Allow the cake to cool completely in the tin. Once it has, invert it onto the serving platter or board; for this cake it’s best to decorate the bottom because it gives a flatter surface for the icing spirals to sit on.

To make the frosting put everything into a big bowl, cover it as far as you can with a clean tea towel for the initial stage to protect yourself from the sugary chocolatey dust cloud it will throw up, and whisk the ingredients with a couple of teaspoons of hot water, adding hot water teaspoon by teaspoon until it’s a glossy and spreadable, but fairly firm, consistency. Spread the mixture on the top and sides of the cake (don’t be tempted to try and cut the cake in half to put some in the middle, it’s far too squidgy for that). You may have some frosting left over but it freezes well. Better to have too much than too little. Once you’ve got as much frosting on the cake as you feel is enough, fill a mug with boiling water and put 3 or 4 eating knives in it to heat up. Pull one out – don’t even wipe off the boiling water that clings to it, it will help – and gently use it for 3 or 4 strokes to smooth out the glossy frosting to give you a level base for your Celtic symbol. Pop it back in the water and pull out another knife, repeating until your cake looks nice and neat.

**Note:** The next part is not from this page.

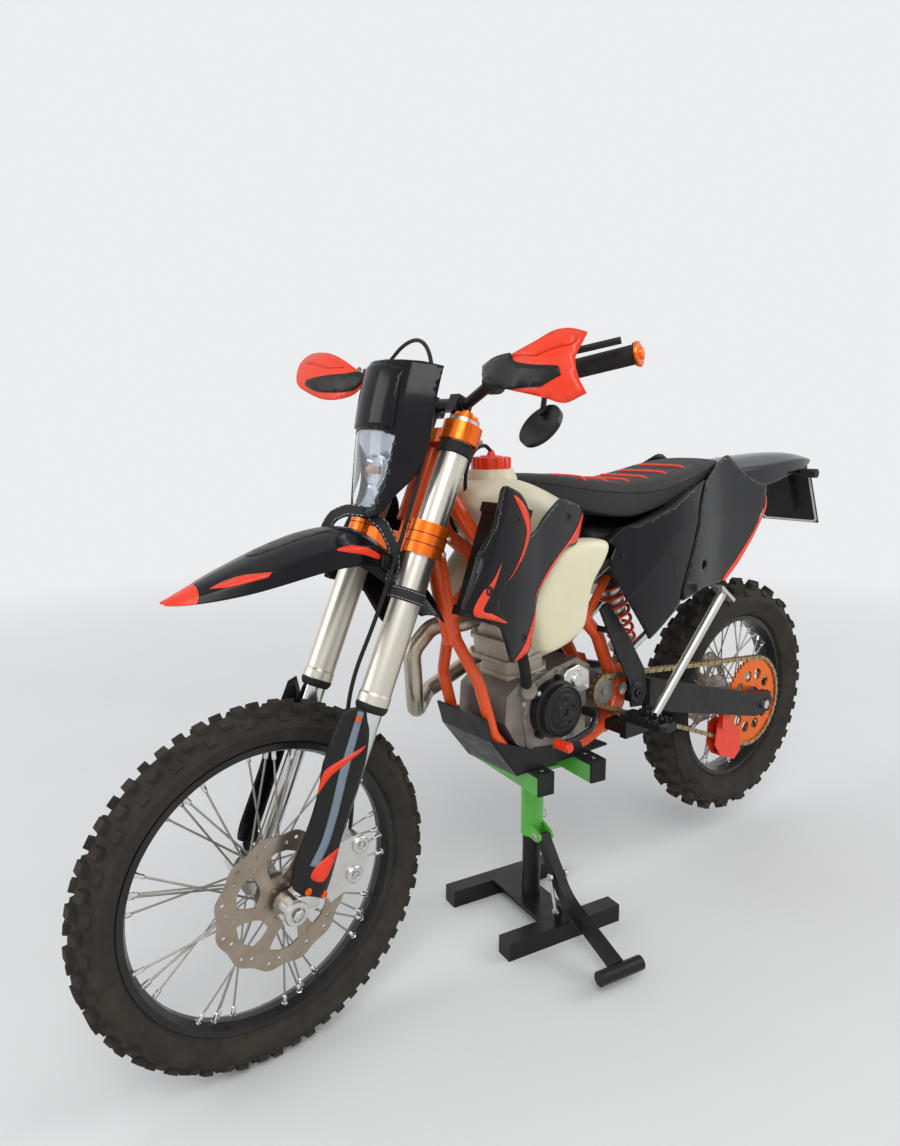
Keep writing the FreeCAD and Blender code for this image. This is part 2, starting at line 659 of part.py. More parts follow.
def mask():
    """The headlight mask: a bent shield with the lamp's opening."""
    lean = 16.6
    plan = plate("MaskPlan", "XY_Plane", [
        (-90, -117), (-60, -112), (-14, -70, 110), (-14, 70), (-60, 112), (-90, 117), (-90, 113),
        (-62, 108), (-18, 68, -106), (-18, -68), (-62, -108), (-90, -113)], 420, -60, False)
    face = plate("MaskFace", "YZ_Plane", [
        (-40, -52), (-72, -10), (-84, 60), (-118, 120), (-122, 214), (-70, 262), (-56, 290), (56, 290),
        (70, 262), (122, 214), (118, 120), (84, 60), (72, -10), (40, -52)], 400)
    window = plate("MaskWindow", "YZ_Plane", [
        (-34, 8), (-62, 40), (-66, 128), (-30, 142), (30, 142), (66, 128), (62, 40), (34, 8)], 90)
    shield = cut("MaskShield", common("MaskCommon", [plan, face]), window)
    return place(group("MaskSet", [shield]), 112, 0, 732, lean, (0, 1, 0))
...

Finally – if you can be bothered! – weigh out 3 x 20g pieces of blue icing and roll them out to about 30 inches per pieces. Starting in the centre, coil them round into 3 spirals and then follow the line of the spirals with the blue sugar craft balls. Or you could do the symbol free hand with icing if you have skill (I don’t), or perhaps you could use blue licorice laces (I’ve seen them online) or you could just not bother and eat the cake.